While Obama promised to “act on my own” if Congress wouldn’t, he ended up averaging about 35 EOs per year, which the Pew Research Center found was fewer than any other president since Grover Cleveland.
“[Obama’s] willing to organize, he's willing to use the veto pen, he has some powers as president, but he was still sort of acknowledging the legitimacy of Congress as an institution,” explained Seth Masket, professor of Political Science at the University of Denver. “This was a back-and-forth. There was an interplay.”
And Masket noted another big difference: Obama made that statement when his legislative agenda was being stalled by a divided Congress. Trump arrived back in office with his party controlling both the Senate and the House. Given that reality, it’s remarkable, Masket said, how little Trump has sought to do through Congress.
“He has stated pretty clearly that he views a lot of the powers of the presidency as tied to executive orders, which he can design as he likes. They don’t require any compromise, and they can be enacted very quickly.”

In the eyes of Democratic Rep. Brittany Pettersen, that approach makes it clear Trump “doesn’t look at Congress as an equal branch of government and he’s doing everything he can to work around [Congress].”
The dean of the Colorado delegation, Democratic Rep. Diana DeGette, defended past Democratic presidents’ use of EOs, saying they were done “more sparingly.”
And DeGette noted, “Republicans had no compunction about filing lawsuits to block Democratic presidents from issuing executive orders.” It’s an approach Democrats are taking now too. The state of Colorado has signed on to around a dozen lawsuits seeking to block Trump’s actions, and DeGette belongs to a task force of congressional Democrats (headed by Rep. Neguse) working to assist those legal efforts.
“I think one of the hallmarks of the Trump administration is the complete lack of any restraint when it comes to the illegal exercise of executive power. I think that President Trump is saying, ‘let me just see how far I can take this and let's see what the courts will do,’” DeGette told CPR News.

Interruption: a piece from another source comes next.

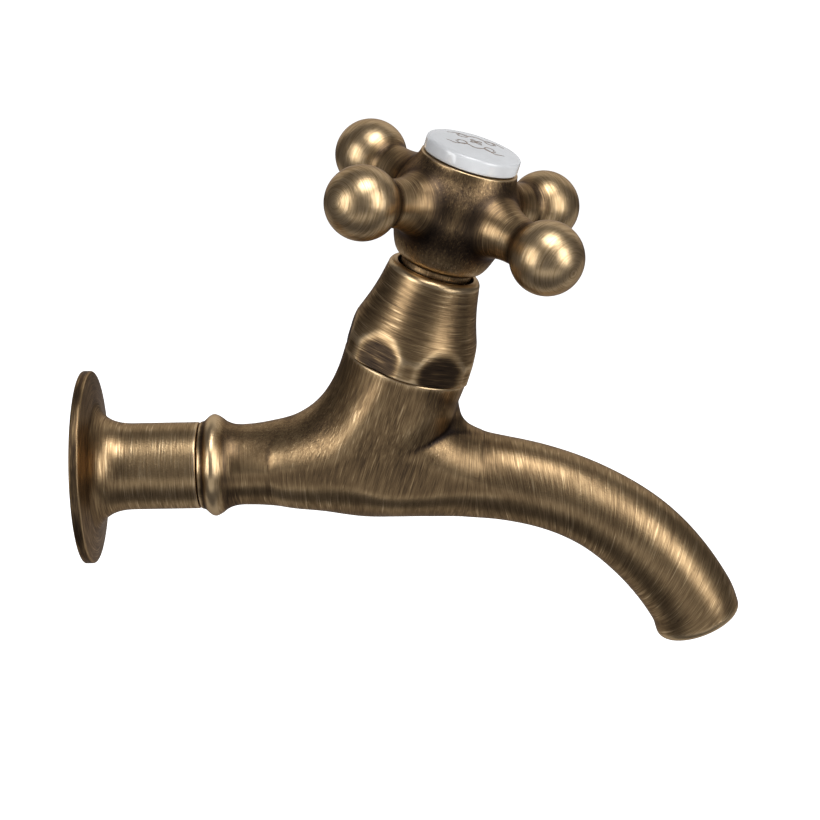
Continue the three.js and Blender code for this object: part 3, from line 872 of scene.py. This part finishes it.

Democratic Sen. Michael Bennet is also worried that the traditional guardrails on the presidency may not restrain this administration; he fears Trump might not just ignore Congress, but the courts, too. “We've never had a president do that. So I think it's important for all of us to keep an eye on what's going on.”

‘Congress needs to do a better job’
Freshman GOP Rep. Jeff Crank dismisses many of Democrats’ concerns about presidential overreach. For example, he argued, the president does have the constitutional authority to decide how many federal employees are really needed to execute congressionally-approved programs.

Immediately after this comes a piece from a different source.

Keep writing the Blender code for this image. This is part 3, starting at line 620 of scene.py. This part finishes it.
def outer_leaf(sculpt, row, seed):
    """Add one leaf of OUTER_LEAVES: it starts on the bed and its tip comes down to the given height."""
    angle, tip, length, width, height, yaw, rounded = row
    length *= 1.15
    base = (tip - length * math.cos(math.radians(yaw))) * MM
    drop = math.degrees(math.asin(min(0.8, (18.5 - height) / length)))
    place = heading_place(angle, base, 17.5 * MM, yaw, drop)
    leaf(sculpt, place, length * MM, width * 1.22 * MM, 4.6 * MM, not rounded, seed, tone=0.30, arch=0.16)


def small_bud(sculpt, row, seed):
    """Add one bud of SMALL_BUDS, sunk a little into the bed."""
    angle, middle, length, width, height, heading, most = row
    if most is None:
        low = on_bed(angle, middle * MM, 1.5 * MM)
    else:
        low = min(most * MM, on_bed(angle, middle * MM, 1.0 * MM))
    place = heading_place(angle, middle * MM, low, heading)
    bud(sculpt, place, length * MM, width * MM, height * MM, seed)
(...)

“I don't think that the President has to come to Congress every time he wants to downsize the federal government. He is the executive branch, and he has the right, in my view, to do that,” Crank told CPR News.
But, Crank added, any president needs to follow the laws that Congress has passed. “The president’s going to push, Congress needs to push back.”

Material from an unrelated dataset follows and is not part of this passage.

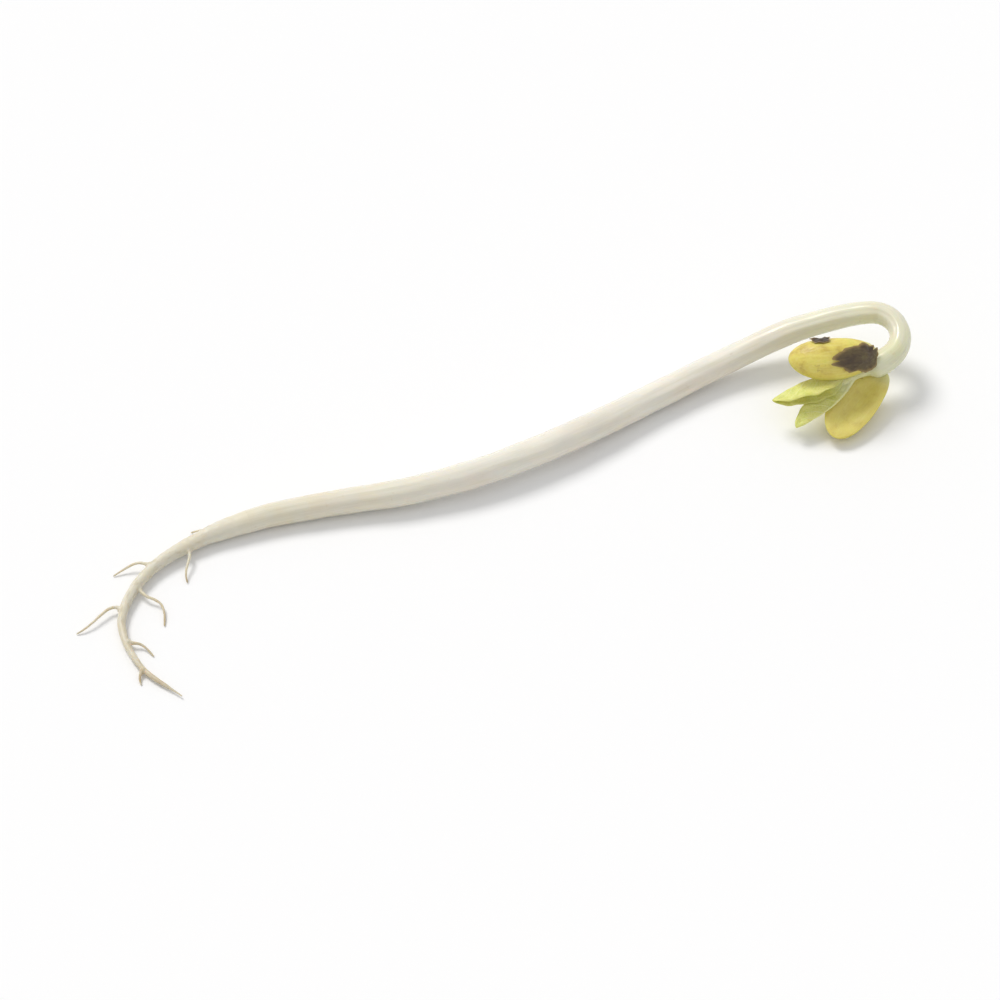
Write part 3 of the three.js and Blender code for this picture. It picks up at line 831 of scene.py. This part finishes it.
for tilt, length in ((0.25, 0.95), (-0.3, 0.8)):
    bud = smooth_route([
        HEAD @ Vector((SHOOT_LENGTH * 0.82, 0, SHOOT_RISE)),
        HEAD @ Vector((SHOOT_LENGTH * 0.82 + length * 0.5, tilt * 0.5, SHOOT_RISE + 0.05)),
        HEAD @ Vector((SHOOT_LENGTH * 0.82 + length, tilt * 0.6, SHOOT_RISE + 0.12)),
    ], BUD_STEP)
    bud_radii = []
    for i in range(len(bud)):
        t = i / (len(bud) - 1)
        bud_radii.append(BUD_TIP_RADIUS + BUD_SWELLING * math.sin(math.pi * (0.45 + 0.55 * t)))
    draw_rod(shoot_mesh, frames_along(bud), bud_radii, BUD_SIDES)
shoot_mesh = blended(shoot_mesh, SHOOT_SKIN_GRAIN)

shoot_finish, tree, shader, object_place = new_finish("sprout_shoot")
common = add_tissue(tree, object_place)
fibres = add_noise(tree, object_place, (2200, 2200, 2200), detail=3)
colour = add_ramp(tree, fibres, [
    [0.3, (0.68, 0.68, 0.34)],
    [0.5, (0.77, 0.77, 0.44)],
    [0.7, (0.80, 0.79, 0.53)],
])
colour = add_mix(tree, add_range(tree, common["Clouds"], 0, 1, 0, 0.4), colour, (0.68, 0.71, 0.30))
tree.links.new(colour, shader.inputs["Base Color"])
tree.links.new(add_range(tree, fibres, 0.3, 0.7, 0.32, 0.5), shader.inputs["Roughness"])
add_bump(tree, shader, common["Cells"], 0.02)
wet_tissue(shader, 0.2, 0.2, 0.45)
finish_piece(shoot_mesh, "shoot_and_bud", shoot_finish, "epicotyl")


# ---------------------------------------------------------------- first leaves
# The first two leaves, thin and tender, still folded along their ribs as they lay in the bean and
# tucked one over the other. They are pale lime, with paler veins and slightly crinkled margins.
LEAF_LENGTH = 6.8
LEAF_WIDTH = 4.8
LEAF_BOW = 0.5
LEAF_FOLD = 0.22
FOLD_SOFTNESS = 0.12
LEAF_THICKNESS = 0.15
RIB_THICKNESS = 0.13
RIB_WIDTH = 0.05
SIDE_VEINS = 7
SIDE_VEIN_WIDTH = 0.009
VEIN_DEPTH = 0.05
WAVE_HEIGHT = 0.11
QUILT_HEIGHT = 0.09
RIGHT_LEAF_SIZE = 0.92
LEFT_LEAF_WAVES = 0.7
RIGHT_LEAF_WAVES = 2.9


def vein_height(along, across, seed):
    """1 on a vein, 0 between veins. The side veins leave the rib in turn to either side, run forward and
    arch along the margin."""
    rib = math.exp(-((across / RIB_WIDTH) ** 2))
    reach = abs(across)
    turn_about = 0.45 if across < 0 else 0
    wander = 0.35 * noise.noise(Vector((along * 4, across * 1.5, seed)))
    phase = (along - 0.36 * reach**1.4) * SIDE_VEINS + turn_about + wander
    nearest = abs(phase - round(phase)) / SIDE_VEINS
    side = math.exp(-((nearest / SIDE_VEIN_WIDTH) ** 2)) * (1 - ease(0.5, 0.95, reach))
    side *= ease(0.04, 0.2, along)
    return max(rib * (1 - 0.6 * along), 0.6 * side)


def draw_leaf(place, size, seed):
    """A folded blade, drawn as a ball pressed flat: its equator is the margin, and its two caps are the
    blade's two faces. The layer 'blade' keeps how far along and across a point lies, and its vein."""
    mesh = bmesh.new()
    blade = mesh.verts.layers.float_vector.new("blade")
    bmesh.ops.create_uvsphere(mesh, u_segments=210, v_segments=132, radius=1)
    rise = math.cos(LEAF_FOLD)
    lean = math.sin(LEAF_FOLD)
    for vert in mesh.verts:
        x, y, face = vert.co
        along = (x + 1) / 2
        taper = math.sqrt(max(1 - x * x, 1e-6))
        across = y / taper
        vein = vein_height(along, across, seed)
        vert[blade] = (along, across, vein)
        spread = LEAF_WIDTH / 2 * (1 - 0.28 * x) * (1 + 0.02 * math.sin(along * 31 + seed))
        from_rib = math.hypot(y, FOLD_SOFTNESS)
        point = Vector((along * LEAF_LENGTH, y * spread * lean, (from_rib - FOLD_SOFTNESS) * spread * rise))
        skin = Vector((0, -rise * y / from_rib, lean + 0.02)).normalized()
        waves = math.sin(along * 19 + seed + 1.3 * math.copysign(1, across)) * abs(across) ** 3
        quilt = noise.noise(Vector((along * 5, across * 2.4, seed)))
        relief = (WAVE_HEIGHT * waves + QUILT_HEIGHT * quilt - VEIN_DEPTH * vein) * min(1, taper * 1.5)
        stout_rib = RIB_THICKNESS * math.exp(-((across / 0.11) ** 2)) * (1 - along) ** 2
        thickness = math.copysign(min(1, 3 * abs(face)), face) * (LEAF_THICKNESS / 2 + stout_rib)
        point += skin * (relief + thickness)
        point.z -= LEAF_BOW * math.sin(math.pi * along)
        vert.co = place @ (point * size)
    return mesh


leaf_finish, tree, shader, object_place = new_finish("sprout_leaf_blade")
blade = add_node(tree, "Attribute", attribute_name="blade").outputs["Vector"]
split = add_node(tree, "SeparateXYZ")
tree.links.new(blade, split.inputs["Vector"])
common = add_tissue(tree, object_place)
crinkle = add_noise(tree, object_place, (1900, 1900, 1900), detail=4, roughness=0.6)
colour = add_ramp(tree, crinkle, [
    [0.3, (0.56, 0.60, 0.11)],
    [0.5, (0.70, 0.71, 0.18)],
    [0.7, (0.78, 0.77, 0.26)],
])
colour = add_mix(tree, add_range(tree, common["Clouds"], 0, 1, 0, 0.45), colour, (0.74, 0.66, 0.22))
colour = add_mix(tree, add_range(tree, split.outputs["X"], 0.3, 0.0, 0, 0.9), colour, (0.78, 0.78, 0.46))
colour = add_mix(tree, add_range(tree, split.outputs["Z"], 0.1, 0.8, 0, 0.7), colour, (0.82, 0.82, 0.48))
net_place = add_node(tree, "Mapping")
net_place.inputs["Scale"].default_value = (27, 9, 1)
tree.links.new(blade, net_place.inputs["Vector"])
net = add_node(tree, "TexVoronoi", feature="DISTANCE_TO_EDGE", voronoi_dimensions="2D")
net.inputs["Scale"].default_value = 1
tree.links.new(net_place.outputs["Vector"], net.inputs["Vector"])
threads = add_range(tree, net.outputs["Distance"], 0.0, 0.2, 1, 0)
colour = add_mix(tree, add_range(tree, threads, 0, 1, 0, 0.28), colour, (0.82, 0.82, 0.45))
margin = add_node(tree, "Math", operation="ABSOLUTE")
tree.links.new(split.outputs["Y"], margin.inputs[0])
colour = add_mix(tree, add_range(tree, margin.outputs[0], 0.8, 1.0, 0, 0.5), colour, (0.46, 0.46, 0.10))
tree.links.new(colour, shader.inputs["Base Color"])
tree.links.new(add_range(tree, crinkle, 0.3, 0.7, 0.38, 0.56), shader.inputs["Roughness"])
add_bump(tree, shader, common["Cells"], 0.015)
wet_tissue(shader, 0.3, 0.4, 0.4)
left_leaf = draw_leaf(LEFT_LEAF, 1, LEFT_LEAF_WAVES)
finish_piece(left_leaf, "first_leaf_left", leaf_finish, "primary_leaf_left")
right_leaf = draw_leaf(RIGHT_LEAF, RIGHT_LEAF_SIZE, RIGHT_LEAF_WAVES)
finish_piece(right_leaf, "first_leaf_right", leaf_finish, "primary_leaf_right")


# ---------------------------------------------------------------- seed coat
# What is left of the bean's dark skin: a torn cap over the base of the upper half and a scrap near its
# tip. It is as thin as paper, finely creased as it dries, and its ragged rims curl off the flesh.
COAT_THICKNESS = 0.05
COAT_CLEARANCE = 0.03
COAT_GRID = 120
COAT_CREASE_DEPTH = 0.07
COAT_CRUMPLE_DEPTH = 0.1
SLIT_WIDTH = 0.08
CAP_SLITS = ((0.4, 0.3), (2.9, 0.4))
SCRAP_SLITS = ((1.2, 0.35),)


def draw_coat(pole, reach, curl, slits, seed):
    """A torn patch of skin laid over the upper half around a pole, out to an angle of reach. A flat sheet
    gets its wall first and is then laid on. Slits are (angle round the pole, depth) of narrow tears. The
    layer 'patch' keeps a point's direction from the middle of the half, and how far out it lies."""
    mesh = bmesh.new()
    patch = mesh.verts.layers.float_vector.new("patch")
    bmesh.ops.create_grid(mesh, x_segments=COAT_GRID, y_segments=COAT_GRID, size=1)
    bmesh.ops.solidify(mesh, geom=mesh.faces, thickness=COAT_THICKNESS)
    top = max(vert.co.z for vert in mesh.verts)
    to_pole = Vector((0, 1, 0)).rotation_difference(Vector(pole).normalized())
    for vert in mesh.verts:
        out = min(max(abs(vert.co.x), abs(vert.co.y)), 1)
        around = math.atan2(vert.co.y, vert.co.x)
        ring = Vector((math.cos(around), math.sin(around), 0))
        frayed = 0.9 * noise.noise(ring * 1.7 + Vector((0, 0, seed)))
        frayed += 0.35 * noise.noise(ring * 4.5 + Vector((0, 0, seed)))
        frayed += 0.1 * noise.noise(ring * 11 + Vector((0, 0, seed))) + 0.04 * noise.noise(ring * 28)
        tear = 1 + 0.14 * math.sin(2 * around + 0.6)
        for slit, slit_depth in slits:
            off = math.remainder(around - slit, math.tau)
            tear -= slit_depth * math.exp(-((off / SLIT_WIDTH) ** 2)) * out**4
        polar = out * reach * (tear + 0.26 * frayed * out**3)
        across = math.sin(polar)
        from_top = Vector((across * math.cos(around), math.cos(polar), across * math.sin(around)))
        direction = to_pole @ from_top
        flesh = max(seed_half_relief(direction, UPPER_HALF_WRINKLES), -0.02)
        creases = abs(noise.noise(Vector((direction.x * 3, direction.y * 8, direction.z * 8 + seed))))
        crumples = abs(noise.noise(direction * 5 + Vector((seed, 0, 0))))
        lifted = max(0, 0.35 + 1.5 * noise.noise(ring * 1.6 + Vector((0, 0, seed + 4))))
        rise = COAT_CLEARANCE + COAT_THICKNESS + flesh
        rise += COAT_CREASE_DEPTH * (0.5 - creases) + COAT_CRUMPLE_DEPTH * (0.5 - crumples)
        rise += curl * lifted * ease(0.45, 1.1, out)
        wall = (top - vert.co.z) * (1 - 0.6 * ease(0.7, 1, out))
        vert[patch] = (direction.x, direction.y, out)
        vert.co = UPPER_HALF @ seed_half_point(direction, rise - wall)
    return mesh


coat_finish, tree, shader, object_place = new_finish("sprout_seed_coat")
patch = add_node(tree, "Attribute", attribute_name="patch").outputs["Vector"]
split = add_node(tree, "SeparateXYZ")
tree.links.new(patch, split.inputs["Vector"])
common = add_tissue(tree, object_place)
blotches = add_noise(tree, object_place, (700, 700, 700), detail=5, roughness=0.6)
colour = add_ramp(tree, blotches, [
    [0.3, (0.036, 0.020, 0.010)],
    [0.46, (0.072, 0.045, 0.020)],
    [0.58, (0.115, 0.082, 0.032)],
    [0.75, (0.165, 0.140, 0.052)],
])
lines = add_noise(tree, patch, (3, 18, 3), detail=4)
colour = add_mix(tree, add_range(tree, lines, 0.48, 0.72, 0, 0.35), colour, (0.036, 0.021, 0.012))
colour = add_mix(tree, add_range(tree, common["Scuffs"], 0, 1, 0, 0.4), colour, (0.26, 0.19, 0.08))
colour = add_mix(tree, add_range(tree, split.outputs["Z"], 0.8, 1.0, 0, 0.7), colour, (0.36, 0.25, 0.09))
tree.links.new(colour, shader.inputs["Base Color"])
tree.links.new(add_range(tree, blotches, 0.3, 0.7, 0.32, 0.5), shader.inputs["Roughness"])
add_bump(tree, shader, lines, 0.02)
wet_tissue(shader, 0.2, 0.2, 0.45)
coat_cap = draw_coat(pole=(-0.56, 0.44, 0.7), reach=0.64, curl=0.34, slits=CAP_SLITS, seed=1.7)
finish_piece(coat_cap, "seed_coat_cap", coat_finish, "seed_coat")
coat_scrap = draw_coat(pole=(0.3, -0.62, 0.72), reach=0.24, curl=0.16, slits=SCRAP_SLITS, seed=5.2)
finish_piece(coat_scrap, "seed_coat_bit", coat_finish, "seed_coat_scrap")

An example he points to is war powers, and how the authority to involve the nation in military disputes has shifted over time.
“I think that the executive branch has been very adept at expanding its power. And it doesn't matter whether the president was Richard Nixon or Jimmy Carter or Barack Obama, Joe Biden or Donald Trump … Congress has ceded a lot of its authority,” Crank said. “I do think that the Congress itself has to pull back some of its Article One authority. There's no doubt about that.”
Article One, the section of the Constitution setting forth the powers of the legislative branch, has been on the mind of fellow GOP Rep. Jeff Hurd, too.
Hurd, who represents Western and Southern Colorado, said Trump has been working on the issues he campaigned on, including a more efficient federal government, through channels available to him.
Still, Hurd is one of a handful of congressional Republicans who have pushed back on Trump’s tariff policy, pointing out that that’s Congress’s job.
“When the President issues orders that are within the authority of the presidency that I agree with, you better believe I'm behind him a thousand percent,” Hurd told CPR News. “But when any executive order oversteps those boundaries, then I'm going to raise some concerns.”
He said he’d do the same for a Democratic or a Republican president.

“Congress needs to do a better job of making sure that it protects the authority that it has in Article One of the Constitution. It has not done that,” Hurd said.
But lawmakers, even within the same party, don’t all agree on where to draw the line around executive authority. For example, Evans views the tariffs as falling within Trump’s authority because the presidency has power over foreign policy.
Masket said the Founding Fathers built overlaps, as well as checks and balances, into the system. For example, only the president can negotiate a treaty, but the Senate is still required to approve it.
“This is part of the design of the Constitution, that there's sort of shared powers across multiple branches. And any sort of progress that an administration is going to make has to be done as a give-and-take. It's a negotiation between different branches, and that has not always worked smoothly. It's designed really to be inefficient,” said Masket.
That inefficiency, though, has led to deep public dissatisfaction with the legislative branch. Over the past decade, Congress’ job approval has rarely topped 20 percent.
“I would say in fairness that we've seen over the years, presidents of both parties taking more executive authority as a result of the dysfunction in Congress,” said Sen. Bennet. “But what you see with Donald Trump is, it's been taken to an entirely different level.”
And some Democrats believe that should also worry Republicans; no matter what they think of Trump’s policies, the unprecedented powers he’s adopting could be wielded by future Democratic presidents as well.
“[Republicans] know that they are setting new standards that will not inure to the benefit of the American public. And I think it's just deeply disheartening to see them do that. I think they're going to regret it as to what Democrats might do in the future,” Neguse said.